Rumour, bias and propaganda have always been a part of the informationsphere, but what makes it different today is the velocity at which falsehood spreads

The post on Instagram has an image of Sudan Gurung. Over the top is the message: ‘We wont let this year’s election happen if Gen Z’s demands are Ignored’. The account’s bio is ‘Uniting Nepalese Through Independent Investigative Research.’

Post like these have become a template for the information ecosystem in the aftermath of the GenZ revolt in September. Social media feeds are saturated with content that uses multimodality of captions, video, audio, to convey alarm and warnings about how GenZ aspirations are being subverted.

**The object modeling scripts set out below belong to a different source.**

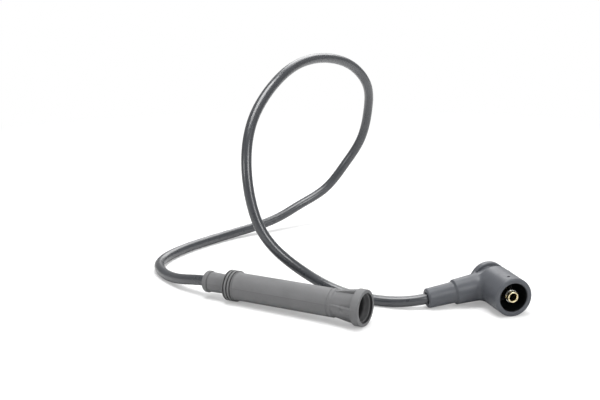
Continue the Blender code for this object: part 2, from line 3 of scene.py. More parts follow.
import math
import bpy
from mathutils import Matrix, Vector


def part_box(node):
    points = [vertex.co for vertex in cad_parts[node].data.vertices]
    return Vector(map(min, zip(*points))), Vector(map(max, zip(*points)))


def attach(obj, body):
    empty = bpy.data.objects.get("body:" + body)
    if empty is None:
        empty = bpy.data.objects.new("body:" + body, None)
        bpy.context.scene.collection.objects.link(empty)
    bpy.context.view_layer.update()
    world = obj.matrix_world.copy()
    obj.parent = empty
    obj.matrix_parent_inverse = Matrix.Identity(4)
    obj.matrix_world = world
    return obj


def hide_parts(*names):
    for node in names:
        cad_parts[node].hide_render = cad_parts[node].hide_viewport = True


bl_info = {
    "name": "Spark Plug Wire",
    "version": (1, 0, 0),
    "blender": (4, 5, 0),
    "location": "View3D > Sidebar > Spark Plug Wire",
    "description": "Models and finishes the boots, cable and terminals of an ignition lead",
    "category": "Object",
}

import bmesh
import bpy
import numpy as np
from bpy.props import FloatProperty, FloatVectorProperty, PointerProperty
from mathutils import Matrix, Vector

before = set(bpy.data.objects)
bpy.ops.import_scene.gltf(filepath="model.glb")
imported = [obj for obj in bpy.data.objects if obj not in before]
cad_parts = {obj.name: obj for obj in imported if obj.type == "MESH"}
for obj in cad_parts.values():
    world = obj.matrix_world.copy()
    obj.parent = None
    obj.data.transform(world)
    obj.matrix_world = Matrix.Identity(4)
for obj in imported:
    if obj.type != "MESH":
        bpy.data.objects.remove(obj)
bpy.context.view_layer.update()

MM = 0.001
BODY = "root"
CLEARANCE = 0.3 * MM

# The straight boot's length and what it rests on, and how deep the cable goes into both boots
BOOT_LENGTH = 118.0 * MM
FLANGE_FROM_BACK = 18.2 * MM
COLLAR_LENGTH = 5.6 * MM
CABLE_IN_PLUG_BOOT = 28.0 * MM
CABLE_END_IN_LEAD = 13.3 * MM

# Place of the right-angle boot's crossing axes from the back end of the straight boot
ELBOW_X = 167.5 * MM
ELBOW_Y = 83.9 * MM
ELBOW_TURN = math.radians(-43.5)

# Cable route from the back end of the straight boot to the lead of the right-angle boot, in metres
ROUTE = (
    (-0.0170, 0.0020, 0.0075),
    (-0.0380, 0.0100, 0.0040),
    (-0.0600, 0.0265, 0.0036),
    (-0.0700, 0.0580, 0.0036),
    (-0.0680, 0.0930, 0.0036),
    (-0.0600, 0.1270, 0.0045),
    (-0.0430, 0.1630, 0.0110),
    (-0.0350, 0.1810, 0.0180),
    (-0.0220, 0.2000, 0.0295),
    (-0.0110, 0.2120, 0.0480),
    (0.0010, 0.2160, 0.0690),
    (0.0095, 0.2120, 0.0950),
    (0.0160, 0.1970, 0.1170),
    (0.0155, 0.1780, 0.1320),
    (0.0136, 0.1495, 0.1420),
    (0.0125, 0.1260, 0.1450),
    (0.0117, 0.0950, 0.1430),
    (0.0112, 0.0650, 0.1320),
    (0.0105, 0.0440, 0.1155),
    (0.0140, 0.0284, 0.0950),
    (0.0184, 0.0220, 0.0760),
    (0.0230, 0.0200, 0.0600),
    (0.0304, 0.0205, 0.0430),
    (0.0410, 0.0250, 0.0287),
    (0.0512, 0.0295, 0.0198),
    (0.0675, 0.0345, 0.0100),
    (0.0840, 0.0372, 0.0048),
    (0.1000, 0.0380, 0.0036),
    (0.1150, 0.0400, 0.0038),
    (0.1262, 0.0437, 0.0048),
)
ROUTE_SPACING = 2.0 * MM
CABLE_LIFT = 0.05 * MM

# Fineness of the forms
BOOT_SIDES = 192
METAL_SIDES = 96
CABLE_ROUNDNESS = 10
WIRE_ROUNDNESS = 6
CORNER_STEPS = 6
SPLINE_STEPS = 24
BLEND_HALVINGS = 18
LONGEST_STEP = 0.7 * MM
SHARP_ANGLE = math.radians(32)

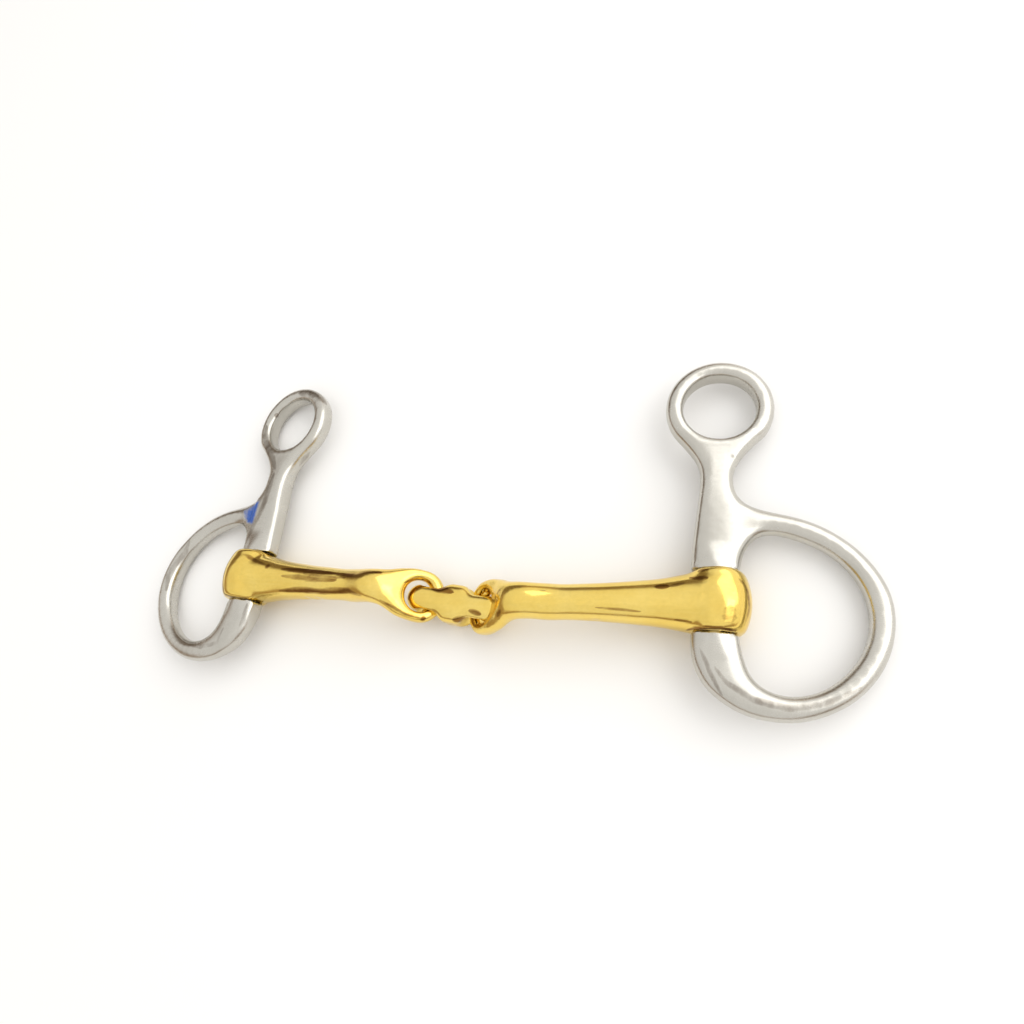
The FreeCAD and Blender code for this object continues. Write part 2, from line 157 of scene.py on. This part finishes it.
# where polish residue and darkening sit on each piece, in mm in the part's own frame
STROKES = {
    "left_cannon": [
        (0.9, 0.9, [(-65.5, -16.4, 15.8)]),
        (0.80, 1.0, [(-59.6, -17.5, 16.1), (-46.9, -18.5, 16.7), (-37.7, -19.4, 17.3)]),
        (0.70, 1.1, [(-37.7, -19.4, 17.3), (-27.5, -20.6, 19.8), (-20.2, -19.6, 18.9)]),
        (0.62, 0.95, [(-58.6, -19.9, 16.6), (-51.5, -20.5, 17.0), (-43.9, -21.4, 17.6), (-36.5, -21.7, 17.9)]),
        (0.55, 0.5, [(-50.0, -19.4, 17.0), (-42.0, -20.4, 17.5), (-33.0, -21.2, 18.4)]),
        (0.75, 1.1, [(-60.0, -24.3, 14.6), (-52.9, -24.2, 15.3), (-41.7, -24.8, 16.3), (-31.0, -25.2, 18.2), (-25.7, -26.6, 18.8)]),
        (0.90, 0.7, [(-53.9, -24.5, 15.2), (-43.7, -24.8, 16.1)]),
        (0.60, 0.5, [(-20.1, -27.8, 18.0), (-17.1, -29.3, 16.0), (-13.5, -30.9, 13.2), (-9.0, -31.6, 9.6)]),
        (0.80, 0.8, [(-9.0, -31.6, 9.6)]),
        (0.60, 0.5, [(-14.5, -21.4, 14.3), (-12.2, -19.5, 11.5), (-10.9, -19.6, 7.6)]),
        (0.62, 0.8, [(-82.0, -21.5, 16.1), (-83.6, -15.5, 14.5), (-80.5, -13.0, 14.5), (-75.5, -12.6, 15.5), (-70.9, -14.4, 15.7), (-65.5, -16.4, 15.8)]),
        (0.62, 0.8, [(-82.3, -21.5, 16.0), (-81.4, -26.0, 15.0), (-77.3, -27.3, 14.9), (-72.0, -27.0, 13.5)]),
    ],
    "right_cannon": [
        (0.60, 0.5, [(17.6, -25.6, 17.8), (18.8, -24.5, 18.5)]),
        (0.60, 0.6, [(18.0, -32.1, 16.9), (19.5, -30.5, 18.6)]),
        (0.50, 0.45, [(20.6, -25.0, 19.7), (32.0, -24.8, 18.4)]),
        (0.60, 0.42, [(46.3, -28.9, 16.7), (58.2, -29.6, 15.5)]),
        (0.85, 0.8, [(61.8, -22.8, 15.6), (65.6, -22.7, 15.8)]),
        (0.60, 0.6, [(65.6, -22.7, 15.8), (69.7, -21.7, 15.7)]),
        (0.85, 0.7, [(70.6, -20.1, 14.7), (75.6, -20.6, 16.7)]),
        (0.75, 0.6, [(72.7, -18.2, 14.4), (75.8, -18.2, 15.6)]),
        (0.46, 1.9, [(81.2, -28.0, 16.6), (81.0, -30.4, 16.0), (82.4, -30.8, 15.2)]),
        (0.85, 0.75, [(69.6, -33.6, 10.8), (72.0, -33.6, 13.6), (75.5, -33.6, 15.5), (78.8, -33.6, 15.5), (82.6, -33.6, 13.0)]),
        (0.45, 0.4, [(66.8, -31.3, 14.2), (71.4, -31.9, 14.4)]),
        (0.50, 0.7, [(83.1, -20.2, 14.5), (85.0, -22.5, 13.0), (85.6, -27.5, 12.0), (84.3, -32.0, 12.3)]),
    ],
    "centre_link": [
        (0.75, 0.8, [(-14.4, -26.0, 10.4), (-14.3, -24.5, 10.7), (-12.0, -22.7, 11.0), (-9.0, -21.6, 9.9)]),
        (0.95, 1.15, [(-7.4, -22.4, 9.8), (-3.0, -22.7, 10.5), (0.6, -23.6, 11.0)]),
        (0.65, 0.75, [(-13.9, -26.0, 10.7), (-12.3, -27.4, 9.6), (-9.5, -28.5, 8.6)]),
        (0.75, 0.8, [(6.4, -29.0, 11.0), (10.4, -30.2, 10.8)]),
        (0.92, 1.5, [(0.6, -31.2, 9.4), (5.0, -31.6, 8.6), (8.5, -31.4, 8.0)]),
        (0.80, 0.8, [(2.6, -31.7, 8.8), (4.6, -31.4, 6.0), (5.5, -31.0, 3.0)]),
    ],
    "right_cheek": [
        (0.42, 0.9, [(77.1, -43.1, 13.1), (80.0, -46.9, 12.9), (86.6, -50.7, 12.0), (94.6, -52.2, 10.8), (103.3, -50.3, 9.5), (111.3, -45.9, 8.0)]),
        (0.45, 0.6, [(73.1, -37.5, 13.0), (76.0, -44.5, 13.0), (79.0, -50.3, 12.3)]),
        (0.30, 0.7, [(71.3, 13.0, 10.6), (70.9, -1.7, 10.8), (70.6, -14.3, 11.2)]),
    ],
    "left_cheek": [
        (0.55, 1.3, [(-80.2, -6.6, 11.4), (-79.6, -2.6, 11.2), (-78.9, 0.9, 11.1), (-77.4, 4.3, 11.1), (-76.5, 9.3, 10.9), (-75.9, 14.5, 10.6), (-75.5, 19.8, 10.2)]),
        (0.55, 1.3, [(-75.5, 21.4, 10.1), (-77.9, 25.5, 9.4), (-82.6, 31.1, 8.3), (-85.4, 36.5, 7.6), (-86.3, 41.1, 7.3)]),
        (0.52, 1.6, [(-73.3, 52.8, 8.3), (-68.1, 52.4, 8.8), (-63.4, 50.1, 8.9), (-60.5, 47.2, 8.2)]),
        (0.45, 0.9, [(-64.0, 28.6, 7.6), (-66.5, 25.8, 7.2), (-67.9, 23.8, 7.0)]),
        (0.40, 0.6, [(-74.6, -36.5, 12.6), (-73.6, -33.0, 13.0), (-72.9, -28.5, 13.1)]),
        (0.36, 1.1, [(-115.7, -22.8, 7.0), (-116.5, -16.8, 6.8), (-114.9, -12.6, 6.5), (-112.1, -8.4, 6.1), (-110.5, -3.5, 6.6)]),
        (0.36, 0.9, [(-106.7, -36.3, 7.0), (-97.3, -41.8, 10.1), (-89.4, -43.3, 12.1), (-82.2, -41.9, 12.9), (-80.7, -36.9, 13.1)]),
        (0.70, 0.8, [(-83.7, 44.7, 6.3), (-82.9, 46.3, 6.4)]),
    ],
}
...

Research by MIT showed that on X false news reaches 1,500 people six times faster than the truth. Fake news goes ‘farther, faster, deeper, and more broadly than the truth’, researchers concluded. Narratives compete on platforms, and users gravitate to the shock-value of the news and not to factual precision or nuance. 

GenZ instagram

“On social media misinformation easily mutates into disinformation,” says media literacy trainer Deepak Adhikari. “The news we see on social media are often out of context, with little information that misinforms more than inform.”

Indeed, today’s ‘Post-Truth Society’ is characterised by a media environment where users give more credibility to their pre-existing beliefs and emotion rather than objective facts or subjective nuance. Post-Truth does not refer to what comes after the truth, but rather a cultural or information environment where pre-held personal beliefs shape public opinion, not facts. 

Rumour, bias and propaganda have always been a part of the informationsphere, but what makes it different today is the velocity at which falsehood spreads. The news cycle is short, and before content can be verified the damage is already done.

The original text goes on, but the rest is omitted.